Friday, May 25, 2007

Did He Really Just Say That?

Sitting in the drive through, waiting for cheap Mexican takeout.

She said, "It's my money, I can do what I want with it."

He said, "Yeah, but I'm not going to be that guy. I'm not going to be that guy who has his girlfriend pay for everything. And I still owe you from the last time."

"No, you don't. That money is gone, spent, gone. I'm not trying to be your Sugar Mama. It's more fun for me if you're there with me, so it's my money being spent on my enjoyment."

"Look, you're right. It's your money, so you can do what you want with it. Until we share a bank account, I have nothing to say about how you spend your money. But my money is mine, and I can do what I want with it, and I am going to pay you back."

Wait a minute, did the man who has so carefully avoided all mention of a future together just say, "Until we share a bank account..."???

Tuesday, May 22, 2007

A Shift in the Breeze

It was just a slight change, barely perceptable to the human eye.

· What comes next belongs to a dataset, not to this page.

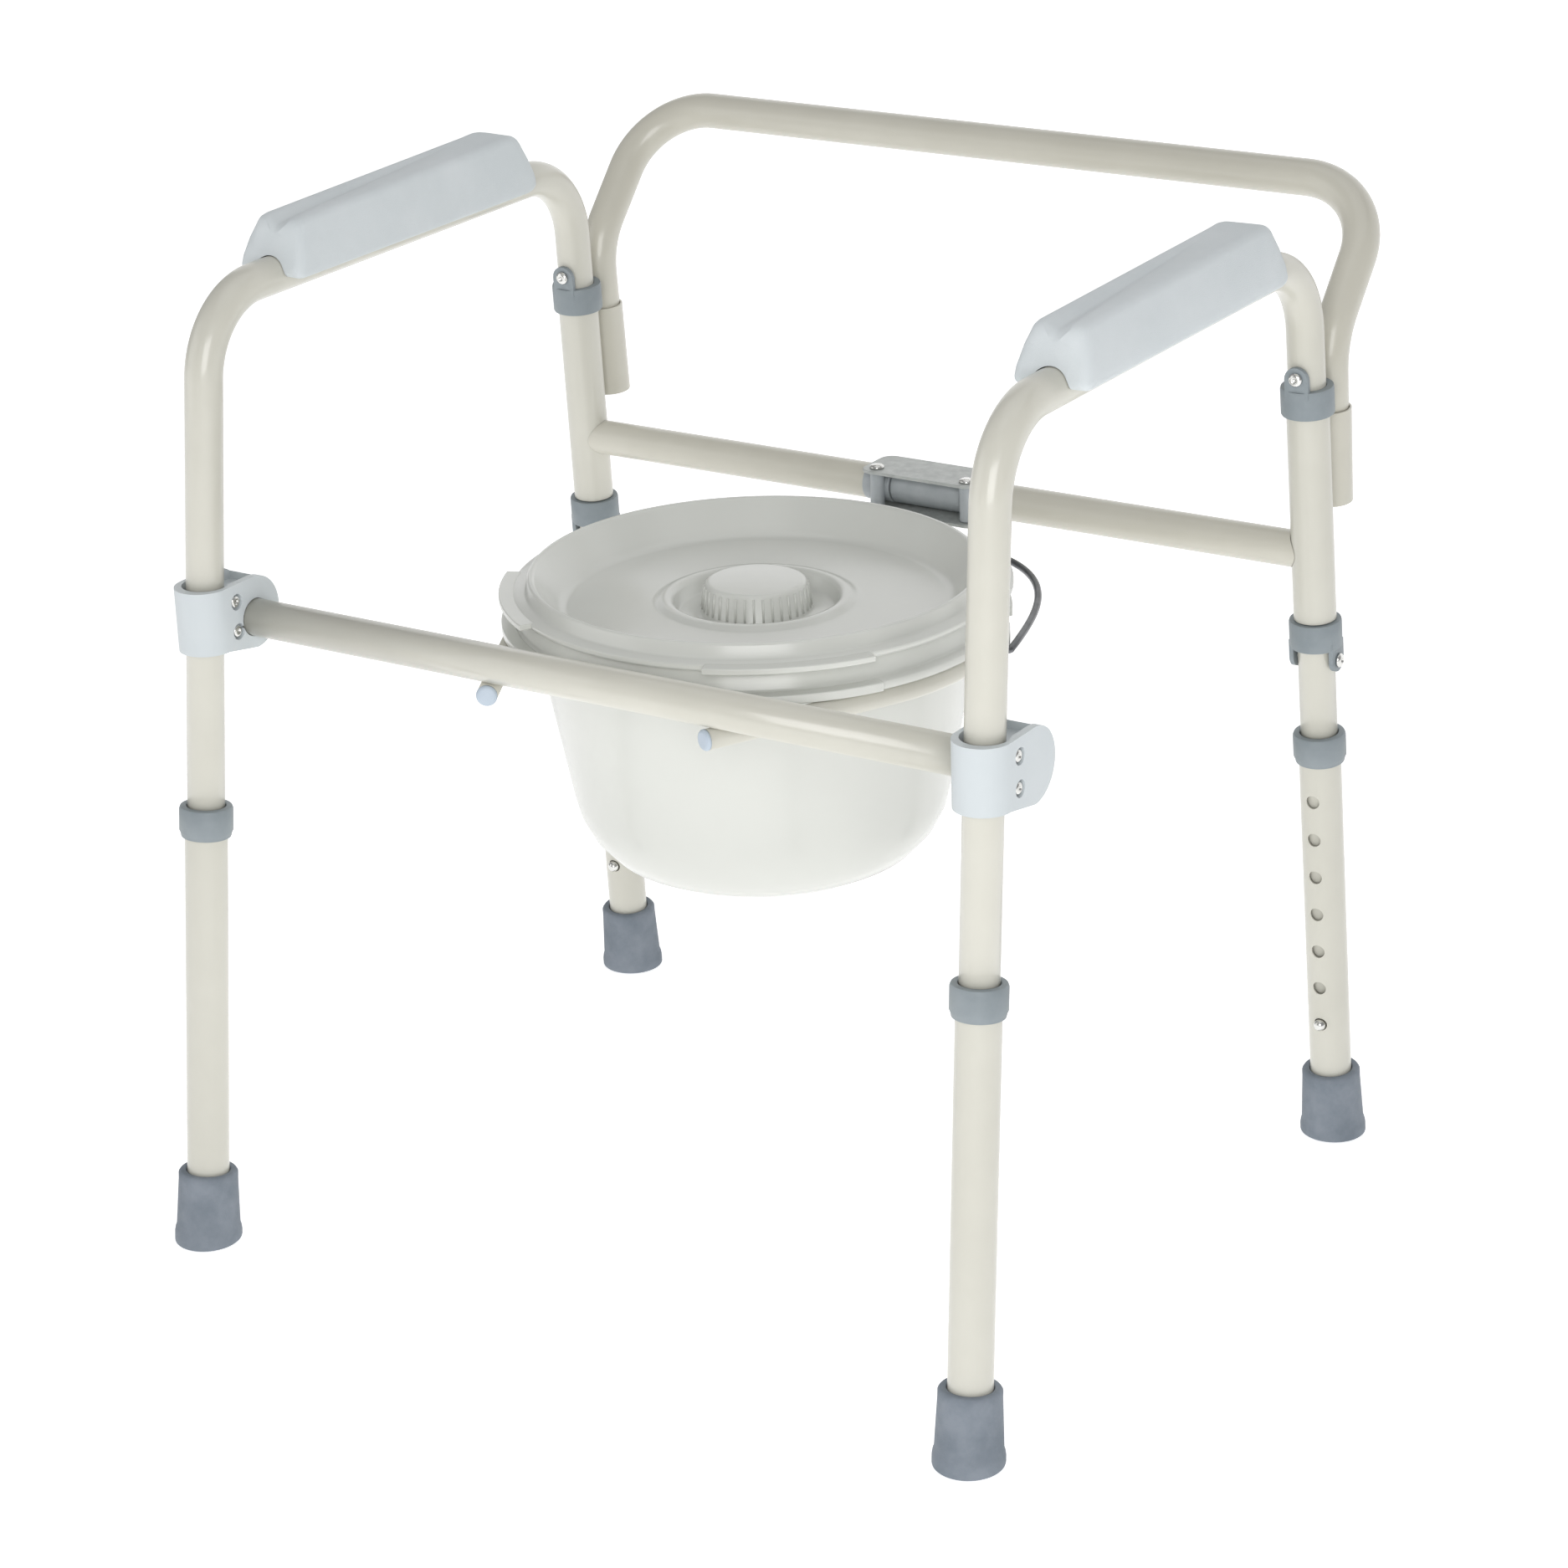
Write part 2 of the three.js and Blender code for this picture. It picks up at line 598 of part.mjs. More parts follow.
function hingePin(side) {
  const z = REAR_BAR_HEIGHT;
  const reach = BRACKET.halfHeight + GAP;
  const { shank, head, headHeight } = PIN;
  const profile = [
    [0, -reach - headHeight - 0.6],
    [head, -reach - headHeight],
    [head, -reach],
    [shank, -reach],
    [shank, reach],
    [head, reach],
    [head, reach + headHeight],
    [0, reach + 2 * headHeight],
  ];
  return turned(profile, 12).translate(side.sign * BRACKET.pinX, BRACKET.pinY, z);
}

function railSocket() {
  const from = along(rearLeg, SOCKET_START);
  const to = along(rearLeg, SOCKET_END);
  const socket = pipe(OUTER_TUBE_R, FRAME_TUBE_R + GAP, from, to, TUBE_SEGMENTS);
  const webFront = -SOCKET_OFFSET + OUTER_TUBE_R + GAP;
  const web = block(-3, 3, webFront, -OUTER_TUBE_R + 1, SOCKET_START + 10, SOCKET_END - 8);
  return join(socket, web);
}

function backRail() {
  const inSocket = (side, height) => {
    return new THREE.Vector3(0, 0, along(rearLeg, height)).applyMatrix4(socketMatrix(side));
  };
  const top = (side) => new THREE.Vector3(side.sign * RAIL_HALF_WIDTH, RAIL_TOP.y, RAIL_TOP.z);
  const [left, right] = sides;
  const corners = [
    inSocket(left, RAIL_START),
    inSocket(left, RAIL_KNEE),
    top(left),
    top(right),
    inSocket(right, RAIL_KNEE),
    inSocket(right, RAIL_START),
  ];
  return tubeThrough(roundedPath(corners, RAIL_BENDS, BEND_STEPS), FRAME_TUBE_R, FRAME_BORE_R);
}

// ---------------------------------------------------------------- pail, bail and lid
function pailPlacing(angle) {
  const turn = new THREE.Matrix4().makeRotationZ(angle);
  return new THREE.Matrix4().makeTranslation(0, PAIL.y, PAIL.z).multiply(turn);
}

function pailBody() {
  const wall = 2.6;
  const profile = [
    [0, -147],
    [66, -147],
    [88, -141],
    [103, -128],
    [111, -108],
    [130.6, -3],
    [133, 0],
    [FLANGE_R, 0],
    [FLANGE_R, 5],
    [139.5, 6.5],
    [139.5, 18.5],
    [136.6, 18.5],
    [133, 2],
    [130.6 - wall, -3],
    [111 - wall, -108],
    [103 - wall, -126],
    [87, -138.5],
    [66, -147 + wall],
    [0, -147 + wall],
  ];
  const body = turned(profile, PAIL.segments);
  const ears = [-1, 1].flatMap((s) => {
    const plate = sideBlock(s, EAR.near, EAR.far, -EAR.half, EAR.half, -EAR.drop, 5);
    const shelf = sideBlock(s, 140, EAR.far, -EAR.half, EAR.half, 0.2, 5);
    return [plate, shelf];
  });
  const earHoles = [-1, 1].map((s) => {
    const hole = rod(BAIL.wire + 0.5, EAR.near - 1, EAR.far + 1, 10).rotateY((s * Math.PI) / 2);
    return hole.translate(0, 0, -EAR.pinDrop);
  });
  const whole = [body, ...ears].map(solid).reduce((sum, piece) => sum.add(piece));
  return surface(earHoles.reduce((left, hole) => left.subtract(solid(hole)), whole));
}

// Wire bail laid back behind the rim, its ends bent in through the pail's ears.
function bail() {
  const { wire, halfWidth, depth, square, end } = BAIL;
  const away = new THREE.Vector3(0, Math.sin(BAIL_HANG), -Math.cos(BAIL_HANG));
  const at = (across, far) => new THREE.Vector3(across, 0, 0).addScaledVector(away, far);
  const stations = [at(end, 0), at(halfWidth, 0)];
  const steps = 20;
  for (let i = 1; i < steps; i += 1) {
    const angle = (Math.PI * i) / steps;
    const side = Math.sign(Math.cos(angle)) * Math.abs(Math.cos(angle)) ** square;
    stations.push(at(halfWidth * side, depth * Math.sin(angle) ** square));
  }
  stations.push(at(-halfWidth, 0), at(-end, 0));
  return tubeThrough(stations, wire, 0, 6).translate(0, 0, -EAR.pinDrop);
}

function lid() {
  const seat = 18.8; // rests on the pail's rim
  const profile = [
    [0, seat + 4],
    [29, seat + 4],
    [31, seat + 2.5],
    [34, seat - 15],
    [46, seat - 15],
    [48, seat - 8],
    [52, seat - 5],
    [58, seat - 7.5],
    [112, seat - 8.5],
    [117, seat - 6],
    [129.5, seat + 11],
    [131.5, seat + 12.5],
    [133, seat + 11.5],
    [134, seat + 4],
    [LID.flange, seat + 3.5],
    [LID.flange, seat],
    [131, seat],
    [129.5, seat + 2],
    [114.5, seat - 9.5],
    [111, seat - 11],
    [57, seat - 10],
    [51, seat - 10],
    [49, seat - 17.5],
    [32, seat - 17.5],
    [28.5, seat + 1.5],
    [0, seat + 1.5],
  ];
  const disc = turned(profile.reverse(), PAIL.segments);
  const tabs = [0, 1, 2, 3].map((k) => {
    const tab = pipe(LID.tab, LID.flange - 5, seat, seat + 3.5, PAIL.segments);
    const sector = lidSector(LID.tabDegrees).rotateZ((k * Math.PI) / 2);
    return solid(tab).intersect(solid(sector));
  });
  return surface(tabs.reduce((sum, tab) => sum.add(tab), solid(disc)));
}

// A wedge about +X with the given opening angle in degrees.
function lidSector(degrees) {
  const half = THREE.MathUtils.degToRad(degrees / 2);
  const far = 200;
  const wedge = new THREE.Shape();
  wedge.moveTo(0, 0);
  wedge.lineTo(far * Math.cos(half), -far * Math.sin(half));
  wedge.lineTo(far * Math.cos(half), far * Math.sin(half));
  wedge.closePath();
  return new THREE.ExtrudeGeometry(wedge, { depth: 40, bevelEnabled: false });
}

// ---------------------------------------------------------------- assembly
function addSide(side) {
  const plane = sideMatrix(side);
  addPart(`${side.name}_arch_tube`, archTube(), paint, plane);
  addPart(`${side.name}_arm_pad`, armPad(), padPlastic, plane);
  for (const end of legEnds) {
    const leg = legMatrix(side, end);
    const name = `${end.name}_${side.name}`;
    addPart(`${name}_leg_extension`, legExtension(end), paint, leg);
    addPart(`${name}_leg_collar`, legCollar(end), collarPlastic, leg);
    addPart(`${name}_snap_button`, snapButton(end), brightSteel, leg);
    addPart(`${name}_snap_spring`, snapSpring(end), zinc, leg);
    addPart(`${name}_foot`, foot(side, end), footRubber);
  }
}

function addRearCollars(side) {
  const leg = legMatrix(side, rearLeg);
  const topSeat = along(rearLeg, SLEEVE_END) + COLLAR.play;
  const lowSeat = along(rearLeg, SLEEVE_START) - COLLAR.play;
  addPart(`${side.name}_sleeve_top_collar`, topCollar(topSeat), collarPlastic, leg);
  addPart(`${side.name}_sleeve_lower_collar`, lowerCollar(lowSeat), collarPlastic, leg);
  const { shank, length, head, headHeight } = COLLAR_SCREW;
  const topScrew = screw(shank, length, head, headHeight).rotateX(Math.PI / 2);
  topScrew.translate(0, -COLLAR.tabFace - GAP, topSeat + COLLAR.height + COLLAR.screwRise);
  addPart(`${side.name}_top_collar_screw`, topScrew, brightSteel, leg);
  const bolt = throughBolt().rotateY((side.sign * Math.PI) / 2).translate(0, 0, lowSeat - LOWER_BOLT_DROP);
  addPart(`${side.name}_lower_collar_bolt`, bolt, brightSteel, leg);
}

function addFront() {
  addPart("front_crossbar", crossbar(), paint);
  const { geometry, spread } = pailHoop();
  addPart("pail_hoop", geometry, paint);
  for (const side of sides) {
    const upright = new THREE.Matrix4().makeTranslation(side.sign * (HALF_WIDTH - 0.2), 0, 0);
    addPart(`${side.name}_front_clamp`, frontClampBody(side), clampPlastic, upright);
    addPart(`${side.name}_hoop_plug`, hoopPlug(side, spread), plugPlastic);
    clampScrewPlaces().forEach((place, i) => {
      for (const [word, s] of [["outer", side.sign], ["inner", -side.sign]]) {
        const piece = screw(CLAMP_SCREW.shank, CLAMP_SCREW.length, CLAMP_SCREW.head, CLAMP_SCREW.headHeight);
        piece.rotateY((s * Math.PI) / 2).translate(s * CLAMP_SCREW.seat, place.y, place.z);
        addPart(`${side.name}_clamp_${word}_${i === 0 ? "low" : "high"}_screw`, piece, brightSteel, upright);
      }
    });
  }
}

function addRear() {
  addPart("hinge_bracket", hingeBracket(), zinc);
  addPart("back_rail", backRail(), paint);
  for (const side of sides) {
    const leg = legMatrix(side, rearLeg);
    const from = along(rearLeg, SLEEVE_START);
    const to = along(rearLeg, SLEEVE_END);
    const sleeve = pipe(OUTER_TUBE_R, SLEEVE_BORE_R, from, to, TUBE_SEGMENTS);
    addPart(`${side.name}_rear_sleeve`, sleeve, paint, leg);
    addPart(`${side.name}_rail_socket`, railSocket(), paint, socketMatrix(side));
    addPart(`${side.name}_rear_bar`, rearHalfBar(side), paint);
    addPart(`${side.name}_hinge_pin`, hingePin(side), brightSteel);
    addRearCollars(side);
  }
}

function addPail() {
  addPart("pail", pailBody(), pailPlastic, pailPlacing(PAIL.turn));
  addPart("pail_bail", bail(), bailWire, pailPlacing(PAIL.turn));
  addPart("pail_lid", lid(), pailPlastic, pailPlacing(LID.turn));
}

sides.forEach(addSide);
addFront();
addRear();
addPail();

model.position.y = -FOOTPRINT_MIDDLE;

export default model;
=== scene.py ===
"""Toilet safety frame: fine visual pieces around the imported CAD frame.

Lengths are in millimetres until an object is made. Heights count from the floor and depths from the
front legs, as in the CAD source.
"""

import math

import bmesh
import bpy
from mathutils import Matrix, Vector


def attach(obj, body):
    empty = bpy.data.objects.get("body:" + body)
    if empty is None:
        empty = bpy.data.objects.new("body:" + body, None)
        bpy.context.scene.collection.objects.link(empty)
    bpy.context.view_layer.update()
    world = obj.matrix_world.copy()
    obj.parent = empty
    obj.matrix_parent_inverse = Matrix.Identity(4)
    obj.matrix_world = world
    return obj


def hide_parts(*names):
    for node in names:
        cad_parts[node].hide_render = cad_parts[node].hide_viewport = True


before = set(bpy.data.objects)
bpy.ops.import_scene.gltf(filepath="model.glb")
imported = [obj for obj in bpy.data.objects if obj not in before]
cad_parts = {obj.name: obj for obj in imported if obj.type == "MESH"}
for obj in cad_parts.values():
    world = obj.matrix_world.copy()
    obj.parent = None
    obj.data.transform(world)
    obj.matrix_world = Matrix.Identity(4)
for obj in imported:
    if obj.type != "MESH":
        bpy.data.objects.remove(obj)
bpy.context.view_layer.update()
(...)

No one but her would notice it. She notices because she knows him better than he thinks.

But something is different.

He's different.

He is there with her now. He believes that he will be there for a while. He didn't know just a few weeks ago what he wanted, what he believed. But now, now he knows.

And she can tell.

Tuesday, May 15, 2007

Erasing it All

She has found that she takes him places she's gone before. She takes him where she went with that other one, the too eager one with the cartoon face. She has to replace that guy with him, fill in the memories, reclaim her favorite places.

The funny thing is that her ex doesn't factor into a lot of things, only when she practically forces herself to think about the past does he enter into the picture at all. He's not a real element in her life anymore, nor should he be. He was a learning experience that lasted two and a half months and ended a year and a half ago. No reason to keep him around.

But.

She wishes that he had just a bit of that belief in fate that the ex did. That he would tell her that he wants to marry her and be the father of her children. She wishes that he were just a little of a believer in the magic of it all.

And then she stops herself and realizes that the the realistic romantic is the best kind of all.

When she marries him, it won't be blindly. When he decides he's ready, it will mean more than a spur of the moment, gut instinct kind of a decision. It will be real and lasting.

And it won't just be a fairytale she made up.

In those moments, when she remembers why she loves him, she's okay with the fact that she has to be the one to believe in magic.